J'ai toujours eu l'impression diffuse que quelque chose sonnait faux. Un petit quelque chose au fond, comme une mauvaise conscience qui revient dès que l'agitation ambiante marque une pause, mais qu'il est facile d'ignorer ou de repousser à plus tard. C'est resté de l'ordre d'une curiosité de ma personnalité, qu'il m'arrivait de confier à un ami. Mais les années et les lectures, pourtant, ont nourri ce petit quelque chose. Il est devenu plus présent, plus difficile à ignorer. Le télétravail a créé les conditions de distance sociale qui ont gommé peu à peu les effets du groupe. Déménager loin des villes a rendu ma perception du monde un peu moins hors sol. Ça m'a permis aussi de réaliser qu'on peut se satisfaire de peu de choses, que la sécurité financière n'est pas aussi éloignée qu'elle le paraissait. Mais que « peu de choses », ça donne envie de prendre le temps de les vivre.
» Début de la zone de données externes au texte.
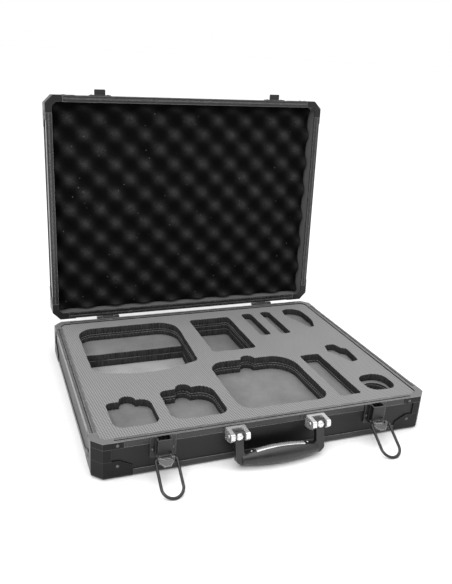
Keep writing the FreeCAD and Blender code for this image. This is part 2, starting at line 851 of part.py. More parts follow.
GRIP_SIDES = {"left": "-grip_x", "right": "grip_x"}
BARREL_END = "grip_x - arm_half + 2"
INSERT_END = 33
INSERT_HALF = 5
INSERT_PROUD = 0.5
STUD_X = 38.5
STUD_RADIUS = 2.0
STUD_LIFT = 0.05


def make_bracket(side, x):
    """A square cast bracket on the front wall, open in front, with two thick ears for the pin."""
    body = new_body(f"{side}_bracket")
    wall = "case_depth / 2 - rim_inset"
    plate = [
        (f"{x} - bracket_half", "bracket_foot"),
        (f"{x} + bracket_half", "bracket_foot"),
        (f"{x} + bracket_half", "bracket_top"),
        (f"{x} - bracket_half", "bracket_top"),
    ]
    add_pad(body, "plate", "XZ_Plane", wall, plate, "rim_inset + 1.2")
    bar = [(p[0], "bracket_top - 5.5" if p[1] == "bracket_foot" else p[1]) for p in plate]
    add_pad(body, "bar", "XZ_Plane", wall, bar, "rim_inset + 4.6")
    ear = [
        ("0.4", "bracket_top"),
        ("bracket_reach - 1", "bracket_top", 2),
        ("bracket_reach", "bracket_top - 7"),
        ("bracket_reach - 3.5", "bracket_top - 11.5", 3),
        ("hub_out - 2", "bracket_foot + 0.5", 3),
        ("0.4", "bracket_foot"),
    ]
    outline = [(f"{FRONT} - ({p[0]})", *p[1:]) for p in ear]
    for name, start in (("left_ear", f"{x} - bracket_half"), ("right_ear", f"{x} + bracket_half - ear_wall")):
        add_pad(body, name, "YZ_Plane", start, outline, "ear_wall")
    cut_circle(body, "bore", "YZ_Plane", x, f"{FRONT} - hub_out", "hub_up", "handle_pin_radius",
               "bracket_half * 2 + 2", symmetric=True)
    keep(body, f"handle_bracket_{side}")


def make_handle_pins():
    """The two pins that the handle swings on."""
    pins = []
    for side, x in GRIP_SIDES.items():
        body = new_body(f"{side}_handle_pin")
        add_disc(body, "pin", "YZ_Plane", x, f"{FRONT} - hub_out", "hub_up", "handle_pin_radius",
                 "bracket_half * 2 + 1.2", symmetric=True)
        pins.append(body)
    group(pins, "handle_pins")


def grip_barrel(body, name, extra=0):
    """A barrel along X, thicker in the middle, at the foot of the arms."""
    sketch = new_sketch(body, name + "_section", "XZ_Plane")
    end_x = number(BARREL_END)
    end_r = number(f"grip_end_radius + {extra}")
    mid_r = number(f"grip_mid_radius + {extra}")
    level = -number("arm_length")
    right_end = Vector(end_x, level + end_r, 0)
    crest = Vector(0, level + mid_r, 0)
    left_end = Vector(-end_x, level + end_r, 0)
    arc = sketch.addGeometry(Part.Arc(right_end, crest, left_end), False)
    corners = [left_end, Vector(-end_x, level, 0), Vector(end_x, level, 0), right_end]
    lines = [sketch.addGeometry(Part.LineSegment(a, b), False) for a, b in zip(corners, corners[1:])]
    sketch.addConstraint([
        Sketcher.Constraint("Coincident", arc, 2, lines[0], 1),
        Sketcher.Constraint("Coincident", lines[0], 2, lines[1], 1),
        Sketcher.Constraint("Coincident", lines[1], 2, lines[2], 1),
        Sketcher.Constraint("Coincident", lines[2], 2, arc, 1),
    ])
    end_level = f"grip_end_radius + {extra} - arm_length"
    fix_point(sketch, lines[0], 1, (f"-({BARREL_END})", end_level))
    fix_point(sketch, lines[1], 1, (f"-({BARREL_END})", "-arm_length"))
    fix_point(sketch, lines[1], 2, (BARREL_END, "-arm_length"))
    fix_point(sketch, lines[2], 2, (BARREL_END, end_level))
    top = sketch.addGeometry(Part.Point(crest), True)
    fix_point(sketch, top, 1, (0, f"grip_mid_radius + {extra} - arm_length"))
    sketch.addConstraint(Sketcher.Constraint("PointOnObject", top, 1, arc))
    doc.recompute()
    barrel = body.newObject("PartDesign::Revolution", name)
    barrel.Profile = sketch
    barrel.ReferenceAxis = (sketch, [f"Edge{lines[1] + 1}"])
    barrel.Angle = 360


def make_handle():
    """Two arms on hubs with a barrel grip between them, modelled hanging straight down."""
    pivot = Vector(0, number(f"{FRONT} - hub_out"), number("hub_up"))
    frame = Placement(pivot, Rotation(Vector(1, 0, 0), -number("handle_tilt")))
    body = new_body("handle")
    for side, x in GRIP_SIDES.items():
        add_disc(body, f"{side}_hub", "YZ_Plane", x, 0, 0, "hub_radius", "hub_half * 2", symmetric=True)
        inner = "grip_x - arm_half"
        outer = "grip_x + arm_half"
        sign = "-" if side == "left" else ""
        arm = [
            (f"{sign}({outer})", 0),
            (f"{sign}({outer})", "-(arm_length + 1)", 3),
            (f"{sign}({outer} - 6)", "-(arm_length + grip_end_radius)", 4),
            (f"{sign}({inner} - 4)", "-(arm_length + grip_end_radius)"),
            (f"{sign}({inner} - 8)", "-(arm_length - grip_end_radius + 1)"),
            (f"{sign}({inner})", "-(arm_length - grip_end_radius - 1)", 5),
            (f"{sign}({inner})", 0),
        ]
        if side == "left":
            arm.reverse()
        add_pad(body, f"{side}_arm", "XZ_Plane", 0, arm, "arm_wall + 1", symmetric=True)
    grip_barrel(body, "grip")
    cut_circle(body, "pin_bore", "YZ_Plane", 0, 0, 0, "handle_pin_radius + running_fit", "case_width", True)
    check_balance(body)
    keep(body, "handle", frame)
    make_grip_insert(frame)
    make_grip_studs(frame)


def check_balance(body):
    """Stops if a piece that is the same on both sides has lost something from one of them."""
    box = body.Shape.BoundBox
    if abs(box.XMin + box.XMax) > TOLERANCE or len(body.Shape.Solids) != 1:
        raise RuntimeError(f"{body.Name} is not whole on both sides")


def make_grip_insert(frame):
    """A thin bright strip let into the top of the grip: a slice of a slightly larger barrel."""
    outer = new_body("insert_barrel")
    grip_barrel(outer, "barrel", INSERT_PROUD)
    inner = new_body("grip_space")
    grip_barrel(inner, "space")
    slot = new_body("insert_slot")
    add_pad(slot, "slot", "YZ_Plane", 0, [
        (-INSERT_HALF, "-arm_length"),
        (INSERT_HALF, "-arm_length"),
        (INSERT_HALF, 0),
        (-INSERT_HALF, 0),
    ], INSERT_END * 2, symmetric=True)
    slice_ = doc.addObject("Part::Common", "insert_slice")
    slice_.Base = outer
    slice_.Tool = slot
    strip = doc.addObject("Part::Cut", "handle_insert")
    strip.Base = slice_
    strip.Tool = inner
    keep(strip, "handle_insert", frame)


def make_grip_studs(frame):
    """Two small bright studs, one at each end of the insert."""
    thick = number("grip_mid_radius")
    fall = thick - number("grip_end_radius")
    along = STUD_X / number(BARREL_END)
    place = (STUD_X, 0, thick - fall * along ** 2 + STUD_LIFT - number("arm_length"))
    slope = 2 * fall * along / number(BARREL_END)
    right = rivet("right_stud", place, (slope, 0, 1), STUD_RADIUS)
    studs = [right, mirror(right, "left_stud", (1, 0, 0))]
    group(studs, "handle_studs", frame)


# ---------------------------------------------------------------- foam

# Each pocket is a list of corners (x, y, rounding). A bump and the well are (x, y, radius).
POCKETS = {
    "broad_back": [(-198, 142, 26), (-198, -4, 26), (-118, -25, 150), (-42, -1, 12), (-36, 142, 32)],
    "square": [(-11, 139, 7), (-11, 18, 7), (60, 18, 7), (60, 139, 7)],
    "slot_a": [(85, 144, 7), (85, 57, 6), (104, 57, 6), (104, 144, 7)],
    "slot_b": [(121, 145, 7), (121, 55, 6), (139, 55, 6), (139, 145, 7)],
    "half_moon": [(161, 126, 4), (165, 147, 12), (198, 150, 20), (199, 96, 60), (190, 71, 4), (180, 68, 4)],
    "wavy": [
        (163, -20, 4), (168, -1, 6), (186, 1, 6), (190, -15, 5), (198, -18, 7), (195, -57, 6), (181, -60, 4),
    ],
    "long_slot": [(112, -24, 4), (112, -145, 4), (144, -145, 4), (144, -24, 4)],
    "round": [(161, -101, 16), (161, -144, 14), (204, -144, 14), (204, -101, 18)],
    "large_kit": [(-33, -14, 24), (-33, -145, 22), (97, -145, 18), (97, -14, 34)],
    "medium_kit": [(-124, -74, 10), (-124, -146, 16), (-50, -146, 12), (-50, -72, 20)],
    "small_kit": [(-198, -87, 8), (-198, -146, 14), (-140, -146, 12), (-140, -87, 14)],
}
BUMPS = {
    "large_kit": (31, -15, 11),
    "medium_kit": (-89, -74, 11),
    "small_kit": (-169, -87, 11),
}
WELL = (182, -125, 18.5)
STEP_Y = 92
LONG_SLOT_STEP = 3.5
BROAD_FRONT = [(-198, STEP_Y), *POCKETS["broad_back"][1:4], (-36, STEP_Y)]
LAYERS = [
    ("foam_layer_1", 3, "foam_inset", list(POCKETS)),
    ("foam_layer_2", 2, "foam_inset_low", ["broad_back", "square", "large_kit", "medium_kit"]),
    ("foam_layer_3", 1, "foam_inset_low", ["square"]),
    ("foam_layer_4", 0, "foam_inset_low", []),
]


def make_foam():
    """Four sheets of foam. The pockets are cut through as many sheets as they are deep."""
    for name, level, inset, through in LAYERS:
        body = new_body(name)
        low = f"foam_floor + foam_sheet * {level}"
        top = f"{low} + foam_sheet"
        add_pad(body, "sheet", "XY_Plane", low, octagon(inset), "foam_sheet")
        for pocket in through:
            cut_outline(body, pocket, "XY_Plane", top, POCKETS[pocket], "foam_sheet")
            if pocket in BUMPS:
                cut_circle(body, f"{pocket}_bump", "XY_Plane", top, *BUMPS[pocket], "foam_sheet")
        if level < 2:
            cut_outline(body, "broad_front", "XY_Plane", top, BROAD_FRONT, "foam_sheet")
        if level in (1, 2):
            cut_circle(body, "well", "XY_Plane", top, *WELL, "foam_sheet")
        if level == 2:
            cut_outline(body, "long_step", "XY_Plane", top, POCKETS["long_slot"], LONG_SLOT_STEP)
        keep(body, name)
    felt = new_body("base_felt")
    add_pad(felt, "felt", "XY_Plane", "board", octagon("foam_inset_low"), "lining")
    keep(felt, "base_felt")


def make_lid_lining():
    """The cloth lining round the inside of the lid and the foam pad against its top."""
    wall = new_body("lid_lining")
    inset = "board_inset + board + rim_wall * 2 + 0.1"
    height = "lid_height - rim_web - rim_wall - board - 0.2"
    add_pad(wall, "ring", "XY_Plane", "board", octagon(inset), height)
    inside = octagon(f"{inset} + lining")
    cut_outline(wall, "inside", "XY_Plane", "lid_height", inside, "lid_height - board + 1")
    keep(wall, "lid_lining", LID)
    pad = new_body("lid_foam")
    add_pad(pad, "pad", "XY_Plane", "board", octagon(f"{inset} + lining + 0.2"), "lid_foam_top - board")
    keep(pad, "lid_foam", LID)


# ---------------------------------------------------------------- assembly and output


def check_document():
    """Stops if any object failed or any sub-part has no sound shape."""
    for thing in doc.Objects:
        if {"Invalid", "Error"} & set(thing.State):
            raise RuntimeError(f"{thing.Label} failed: {thing.State}")
    for piece in PIECES:
        shape = piece.Shape
        if shape.isNull() or not shape.isValid() or shape.Volume <= 0:
            raise RuntimeError(f"{piece.Label} has no sound shape")


make_shell("base", "base_height", "groove", BASE)
make_shell("lid", "lid_height", "tongue", LID)
make_hinges()
make_latches()
for side_name, side_x in GRIP_SIDES.items():
    make_bracket(side_name, side_x)
make_handle_pins()
make_handle()
make_foam()
make_lid_lining()
group(corner_rivets("base", number("base_height")) + leaf_rivets(False) + plate_rivets(False), "base_rivets")
group(corner_rivets("lid", number("lid_height")), "lid_corner_rivets", LID)
group(leaf_rivets(True) + plate_rivets(True), "lid_plate_rivets", OPEN)

doc.recompute()
check_document()
os.makedirs("parts", exist_ok=True)
for piece in PIECES:
    piece.Shape.exportStep(f"parts/{piece.Label}.step")
print(len(PIECES), "sub-parts written")
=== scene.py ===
import json
import math

import bmesh
import bpy
from mathutils import Matrix, Vector, noise


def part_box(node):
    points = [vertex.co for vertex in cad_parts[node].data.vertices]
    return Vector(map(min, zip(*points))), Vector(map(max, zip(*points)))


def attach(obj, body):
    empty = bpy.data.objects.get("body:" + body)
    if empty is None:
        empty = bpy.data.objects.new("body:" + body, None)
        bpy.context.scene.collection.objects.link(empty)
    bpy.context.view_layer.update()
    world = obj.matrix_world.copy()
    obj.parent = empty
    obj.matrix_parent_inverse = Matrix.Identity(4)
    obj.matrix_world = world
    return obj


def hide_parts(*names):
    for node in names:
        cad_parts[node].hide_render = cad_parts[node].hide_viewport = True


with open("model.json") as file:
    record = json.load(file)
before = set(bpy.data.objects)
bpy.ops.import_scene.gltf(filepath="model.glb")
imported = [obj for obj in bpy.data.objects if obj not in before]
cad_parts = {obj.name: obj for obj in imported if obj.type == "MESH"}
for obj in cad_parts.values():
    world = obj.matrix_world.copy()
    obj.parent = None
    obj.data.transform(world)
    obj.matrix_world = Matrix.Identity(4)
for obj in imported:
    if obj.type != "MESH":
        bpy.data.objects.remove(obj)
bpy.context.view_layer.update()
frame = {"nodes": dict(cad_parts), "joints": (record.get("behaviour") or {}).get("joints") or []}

# An open carrying case with a metal frame and fitted foam, in metres.
# X runs along the width, -Y is the front with the handle, +Z is up.

MM = 0.001
LID_HINGE = next(j for j in frame["joints"] if j["name"] == "lid_hinge")
OPEN_ANGLE = math.radians(LID_HINGE["range_deg"][1])

LID_TILT = -OPEN_ANGLE

# ---------------------------------------------------------------- materials

NOISE_LOW = 0.3
NOISE_HIGH = 0.7
# Edge radii of the pale edges, painted partly as wear and partly as highlights, and the reach of the painted
# black shade in grooves.
EDGE_WEAR_AND_HIGHLIGHT = 0.6 * MM
FRAME_EDGE_WEAR_AND_HIGHLIGHT = 0.5 * MM
GROOVE_SHADE_REACH = 2 * MM
WEAVE_PITCH = 4.4 * MM
WEAVE_TURN = math.radians(38)


def add_node(tree, kind, inputs=None, **settings):
    """Adds a shader node. An input takes a number, a colour or another node's output."""
    made = tree.nodes.new(kind)
    for field, value in settings.items():
        setattr(made, field, value)
    for name, value in (inputs or {}).items():
        socket = made.inputs[name]
        if isinstance(value, bpy.types.NodeSocket):
            tree.links.new(value, socket)
        else:
            socket.default_value = value
    return made


def grey(value):
    """A linear colour from a grey as the eye reads it, from 0 to 1."""
    linear = value ** 2.2
    return (linear, linear, linear, 1)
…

Longtemps, je me suis dit que prendre le temps pouvait être une activité à côté. Changer sans rien changer. Éventuellement, considérer un emploi à temps partiel. Pour finir par m'avouer que non, je ne pourrais pas essayer d'autres façons d'exister en continuant d'exister de la même façon qu'avant sur une partie de mon temps. Mon salariat en startup m'a donné des habitudes de pensées, un rapport au temps et à son usage, tout un cadre de référence et de comportements qui déborde bien au-delà de mon temps professionnel. Je sens qu'une partie de ma personnalité s'est mise en sourdine au fil des années, faute d'avoir trouvé l'espace de s'exprimer. Un espace non millimétré.
Un épisode de surmenage, bien que mineur de conséquences, m'a donné l'impulsion de prendre une distance psychologique avec mon quotidien au travail. Continuer à travailler honnêtement, mais en prenant garde à ne pas me laisser aspirer dans l'agitation ambiante. À partir de là, il s'est fallu peu de temps pour que le vide s'installe. Le vide de sens de ce à quoi mon travail contribuait. Je pouvais certes lui donner un sens tout à fait rationnel pour le développement de l'entreprise qui m'employait. Mais pas avec la marche du monde à laquelle j'avais envie de contribuer. Bien plus qu'avant, le décalage s'est fait pressant. Y mettre un terme est devenu presque une évidence.
J'ai la chance d'avoir pu interrompre mon salariat d'une façon qui, objectivement, me laisse du temps non contraint par l'impératif de trouver rapidement un autre moyen de subsistance. L'admettre et accepter d'infléchir la trajectoire pour en chercher une nouvelle n'est pas si évident, mais j'ai finalement résolu d'essayer, en acceptant de n'avoir aucune idée de là où ça pourrait me mener.
J'essaie ici de raconter ce à quoi ce chemin ressemble.